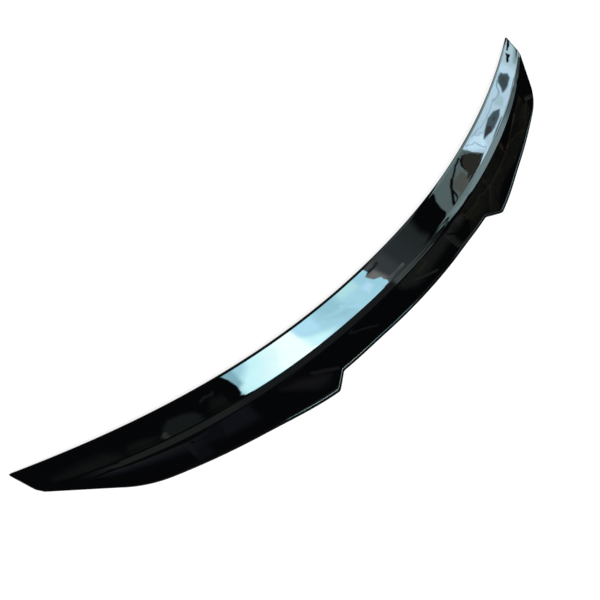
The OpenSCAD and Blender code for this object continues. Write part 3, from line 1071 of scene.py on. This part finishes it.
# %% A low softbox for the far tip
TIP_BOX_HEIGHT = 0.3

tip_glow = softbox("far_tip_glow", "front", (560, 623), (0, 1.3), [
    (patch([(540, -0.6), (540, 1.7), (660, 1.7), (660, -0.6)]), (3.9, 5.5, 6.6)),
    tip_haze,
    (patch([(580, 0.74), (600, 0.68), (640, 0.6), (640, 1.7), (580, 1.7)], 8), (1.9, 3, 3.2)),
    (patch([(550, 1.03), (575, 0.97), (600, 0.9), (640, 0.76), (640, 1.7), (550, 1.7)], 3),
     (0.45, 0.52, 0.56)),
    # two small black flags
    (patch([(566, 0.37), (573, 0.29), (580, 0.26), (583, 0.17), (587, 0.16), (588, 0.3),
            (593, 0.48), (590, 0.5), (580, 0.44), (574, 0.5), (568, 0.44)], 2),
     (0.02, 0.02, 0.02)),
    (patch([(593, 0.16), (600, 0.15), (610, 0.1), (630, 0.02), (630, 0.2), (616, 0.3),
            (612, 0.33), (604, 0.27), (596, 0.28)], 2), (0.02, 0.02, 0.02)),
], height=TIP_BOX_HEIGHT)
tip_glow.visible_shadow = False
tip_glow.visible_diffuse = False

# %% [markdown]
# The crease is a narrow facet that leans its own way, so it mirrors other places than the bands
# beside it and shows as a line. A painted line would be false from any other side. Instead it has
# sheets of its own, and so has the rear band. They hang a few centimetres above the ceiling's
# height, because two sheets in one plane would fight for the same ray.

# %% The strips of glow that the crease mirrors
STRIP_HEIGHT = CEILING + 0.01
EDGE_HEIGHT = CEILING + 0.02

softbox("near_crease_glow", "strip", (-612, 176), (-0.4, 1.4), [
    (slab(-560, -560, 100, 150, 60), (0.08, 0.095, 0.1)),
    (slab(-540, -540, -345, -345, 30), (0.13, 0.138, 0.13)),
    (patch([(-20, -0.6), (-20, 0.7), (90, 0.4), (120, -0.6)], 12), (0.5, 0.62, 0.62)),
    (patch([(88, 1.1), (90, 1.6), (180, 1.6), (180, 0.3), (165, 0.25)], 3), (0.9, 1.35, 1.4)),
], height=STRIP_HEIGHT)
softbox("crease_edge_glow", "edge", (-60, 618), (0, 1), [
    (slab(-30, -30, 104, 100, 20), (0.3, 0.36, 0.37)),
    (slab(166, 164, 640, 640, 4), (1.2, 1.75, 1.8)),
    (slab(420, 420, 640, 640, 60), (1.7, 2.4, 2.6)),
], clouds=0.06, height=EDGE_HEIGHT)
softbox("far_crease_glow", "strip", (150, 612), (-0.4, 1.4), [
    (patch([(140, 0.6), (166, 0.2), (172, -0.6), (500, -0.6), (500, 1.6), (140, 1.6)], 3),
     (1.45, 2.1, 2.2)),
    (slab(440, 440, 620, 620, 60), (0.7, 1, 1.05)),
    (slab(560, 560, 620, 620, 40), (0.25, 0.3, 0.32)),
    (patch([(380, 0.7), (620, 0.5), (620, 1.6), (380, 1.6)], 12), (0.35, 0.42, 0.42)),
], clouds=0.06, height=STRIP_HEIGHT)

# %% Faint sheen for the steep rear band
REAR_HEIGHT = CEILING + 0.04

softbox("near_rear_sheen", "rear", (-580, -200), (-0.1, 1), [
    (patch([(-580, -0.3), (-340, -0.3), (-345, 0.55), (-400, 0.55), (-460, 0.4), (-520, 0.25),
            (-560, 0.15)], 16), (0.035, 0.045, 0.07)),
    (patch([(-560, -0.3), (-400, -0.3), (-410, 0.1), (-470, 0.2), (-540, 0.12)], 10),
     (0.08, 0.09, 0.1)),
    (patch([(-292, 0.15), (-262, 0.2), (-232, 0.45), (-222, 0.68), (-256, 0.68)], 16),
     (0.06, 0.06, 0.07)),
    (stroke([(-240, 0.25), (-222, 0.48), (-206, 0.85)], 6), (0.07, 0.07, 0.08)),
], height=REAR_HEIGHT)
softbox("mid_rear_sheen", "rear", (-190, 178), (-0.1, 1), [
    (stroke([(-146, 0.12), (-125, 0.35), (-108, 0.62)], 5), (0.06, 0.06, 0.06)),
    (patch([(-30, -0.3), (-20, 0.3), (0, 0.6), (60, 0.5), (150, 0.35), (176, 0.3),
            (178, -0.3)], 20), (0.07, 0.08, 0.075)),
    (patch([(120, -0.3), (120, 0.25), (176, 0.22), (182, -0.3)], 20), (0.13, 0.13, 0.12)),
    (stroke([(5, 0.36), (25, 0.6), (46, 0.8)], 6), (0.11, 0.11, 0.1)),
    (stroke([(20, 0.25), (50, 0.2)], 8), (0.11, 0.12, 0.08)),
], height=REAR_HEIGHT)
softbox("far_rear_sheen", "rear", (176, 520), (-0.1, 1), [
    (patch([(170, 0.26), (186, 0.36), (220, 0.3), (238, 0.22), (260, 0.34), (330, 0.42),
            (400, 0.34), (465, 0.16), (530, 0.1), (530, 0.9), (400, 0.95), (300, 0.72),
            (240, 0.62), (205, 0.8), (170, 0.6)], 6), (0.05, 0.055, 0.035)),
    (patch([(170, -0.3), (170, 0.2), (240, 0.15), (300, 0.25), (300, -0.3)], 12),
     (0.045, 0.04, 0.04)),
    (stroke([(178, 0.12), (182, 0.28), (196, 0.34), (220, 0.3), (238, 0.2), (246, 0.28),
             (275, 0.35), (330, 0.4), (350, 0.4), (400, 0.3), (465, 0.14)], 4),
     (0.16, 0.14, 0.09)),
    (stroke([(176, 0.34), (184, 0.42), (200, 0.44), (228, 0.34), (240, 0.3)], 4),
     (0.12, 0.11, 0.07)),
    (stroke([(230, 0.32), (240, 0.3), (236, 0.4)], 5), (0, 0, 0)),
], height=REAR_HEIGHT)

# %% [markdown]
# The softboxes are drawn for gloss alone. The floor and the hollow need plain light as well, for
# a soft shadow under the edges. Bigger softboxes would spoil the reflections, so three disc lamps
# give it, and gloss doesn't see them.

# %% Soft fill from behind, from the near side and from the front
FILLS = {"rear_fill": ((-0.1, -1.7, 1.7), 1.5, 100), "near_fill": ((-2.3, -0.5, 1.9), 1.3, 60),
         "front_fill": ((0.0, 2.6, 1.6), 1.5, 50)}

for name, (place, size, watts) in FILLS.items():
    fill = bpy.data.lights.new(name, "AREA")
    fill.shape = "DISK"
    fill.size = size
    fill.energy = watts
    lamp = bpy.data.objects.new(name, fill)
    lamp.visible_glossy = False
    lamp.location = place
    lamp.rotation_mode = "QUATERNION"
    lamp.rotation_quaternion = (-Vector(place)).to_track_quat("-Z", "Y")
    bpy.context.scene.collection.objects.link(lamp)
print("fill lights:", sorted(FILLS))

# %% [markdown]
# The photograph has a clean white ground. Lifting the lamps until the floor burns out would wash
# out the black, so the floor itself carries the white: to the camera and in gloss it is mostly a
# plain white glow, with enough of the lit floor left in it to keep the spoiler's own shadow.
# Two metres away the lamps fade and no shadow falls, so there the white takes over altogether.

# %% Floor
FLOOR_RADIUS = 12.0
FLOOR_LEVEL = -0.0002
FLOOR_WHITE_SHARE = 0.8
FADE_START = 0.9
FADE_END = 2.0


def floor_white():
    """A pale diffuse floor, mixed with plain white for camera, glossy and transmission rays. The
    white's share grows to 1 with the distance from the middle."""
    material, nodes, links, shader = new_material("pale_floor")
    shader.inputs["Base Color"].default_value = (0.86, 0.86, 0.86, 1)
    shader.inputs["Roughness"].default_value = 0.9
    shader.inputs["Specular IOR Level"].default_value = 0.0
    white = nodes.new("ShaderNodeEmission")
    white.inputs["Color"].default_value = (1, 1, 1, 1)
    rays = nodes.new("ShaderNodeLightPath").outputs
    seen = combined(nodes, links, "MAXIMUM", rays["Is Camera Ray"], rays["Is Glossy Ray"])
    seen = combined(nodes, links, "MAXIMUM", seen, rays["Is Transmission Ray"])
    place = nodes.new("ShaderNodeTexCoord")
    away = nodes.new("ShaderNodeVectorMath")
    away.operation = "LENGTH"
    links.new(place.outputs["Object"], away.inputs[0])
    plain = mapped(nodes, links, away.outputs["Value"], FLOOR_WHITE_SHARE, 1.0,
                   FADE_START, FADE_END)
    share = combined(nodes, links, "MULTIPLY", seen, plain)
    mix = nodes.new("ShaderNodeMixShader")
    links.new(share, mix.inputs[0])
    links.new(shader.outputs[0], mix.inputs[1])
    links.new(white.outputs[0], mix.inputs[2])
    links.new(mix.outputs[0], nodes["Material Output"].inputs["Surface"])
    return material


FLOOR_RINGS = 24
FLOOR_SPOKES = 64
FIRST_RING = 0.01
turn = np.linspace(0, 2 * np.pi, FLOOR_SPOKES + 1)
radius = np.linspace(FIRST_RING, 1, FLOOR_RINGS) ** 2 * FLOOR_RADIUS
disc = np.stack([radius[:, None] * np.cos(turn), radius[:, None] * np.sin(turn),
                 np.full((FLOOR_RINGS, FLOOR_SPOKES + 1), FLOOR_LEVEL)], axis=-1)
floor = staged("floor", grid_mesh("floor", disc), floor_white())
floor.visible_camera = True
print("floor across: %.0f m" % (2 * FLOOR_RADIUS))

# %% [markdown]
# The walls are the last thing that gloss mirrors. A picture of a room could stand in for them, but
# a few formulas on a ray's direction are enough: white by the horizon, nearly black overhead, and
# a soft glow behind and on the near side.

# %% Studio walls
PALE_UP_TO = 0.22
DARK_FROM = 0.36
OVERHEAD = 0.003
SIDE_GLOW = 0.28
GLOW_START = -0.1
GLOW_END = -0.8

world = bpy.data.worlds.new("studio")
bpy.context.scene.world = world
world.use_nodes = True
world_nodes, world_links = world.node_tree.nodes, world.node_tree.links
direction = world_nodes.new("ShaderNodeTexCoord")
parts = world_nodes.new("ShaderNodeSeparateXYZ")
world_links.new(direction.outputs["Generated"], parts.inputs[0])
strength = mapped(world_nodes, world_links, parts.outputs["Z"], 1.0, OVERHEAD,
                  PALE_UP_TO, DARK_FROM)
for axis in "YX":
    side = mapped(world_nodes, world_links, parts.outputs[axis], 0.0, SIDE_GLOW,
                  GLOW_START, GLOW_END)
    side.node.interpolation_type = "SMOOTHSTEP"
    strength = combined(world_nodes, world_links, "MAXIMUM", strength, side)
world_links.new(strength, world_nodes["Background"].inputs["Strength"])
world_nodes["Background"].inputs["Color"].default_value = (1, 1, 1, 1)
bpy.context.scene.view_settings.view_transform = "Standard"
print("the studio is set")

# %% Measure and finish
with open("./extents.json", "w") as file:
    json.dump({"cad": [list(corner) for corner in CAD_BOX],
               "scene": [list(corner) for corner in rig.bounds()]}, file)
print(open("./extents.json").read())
+---+
* What the task asks
Return the opening line of the data and every line after it through the line containing "EDGE_HEIGHT = CEILING + 0.02", please, exactly as written and with nothing added.

* Final result
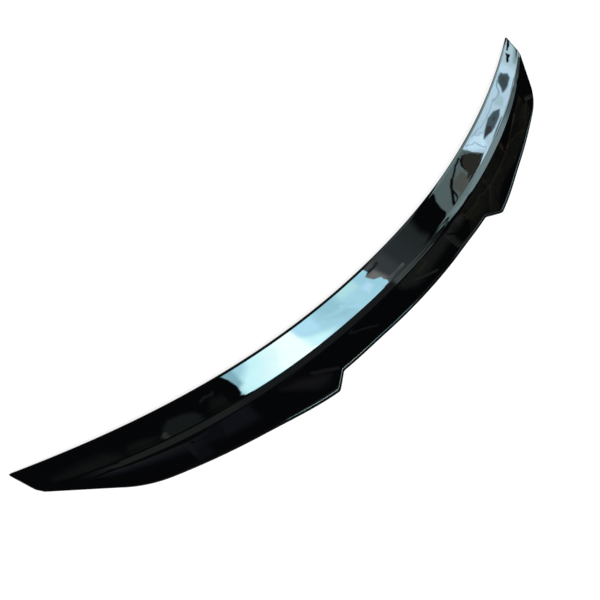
The OpenSCAD and Blender code for this object continues. Write part 3, from line 1071 of scene.py on. This part finishes it.
# %% A low softbox for the far tip
TIP_BOX_HEIGHT = 0.3

tip_glow = softbox("far_tip_glow", "front", (560, 623), (0, 1.3), [
    (patch([(540, -0.6), (540, 1.7), (660, 1.7), (660, -0.6)]), (3.9, 5.5, 6.6)),
    tip_haze,
    (patch([(580, 0.74), (600, 0.68), (640, 0.6), (640, 1.7), (580, 1.7)], 8), (1.9, 3, 3.2)),
    (patch([(550, 1.03), (575, 0.97), (600, 0.9), (640, 0.76), (640, 1.7), (550, 1.7)], 3),
     (0.45, 0.52, 0.56)),
    # two small black flags
    (patch([(566, 0.37), (573, 0.29), (580, 0.26), (583, 0.17), (587, 0.16), (588, 0.3),
            (593, 0.48), (590, 0.5), (580, 0.44), (574, 0.5), (568, 0.44)], 2),
     (0.02, 0.02, 0.02)),
    (patch([(593, 0.16), (600, 0.15), (610, 0.1), (630, 0.02), (630, 0.2), (616, 0.3),
            (612, 0.33), (604, 0.27), (596, 0.28)], 2), (0.02, 0.02, 0.02)),
], height=TIP_BOX_HEIGHT)
tip_glow.visible_shadow = False
tip_glow.visible_diffuse = False

# %% [markdown]
# The crease is a narrow facet that leans its own way, so it mirrors other places than the bands
# beside it and shows as a line. A painted line would be false from any other side. Instead it has
# sheets of its own, and so has the rear band. They hang a few centimetres above the ceiling's
# height, because two sheets in one plane would fight for the same ray.

# %% The strips of glow that the crease mirrors
STRIP_HEIGHT = CEILING + 0.01
EDGE_HEIGHT = CEILING + 0.02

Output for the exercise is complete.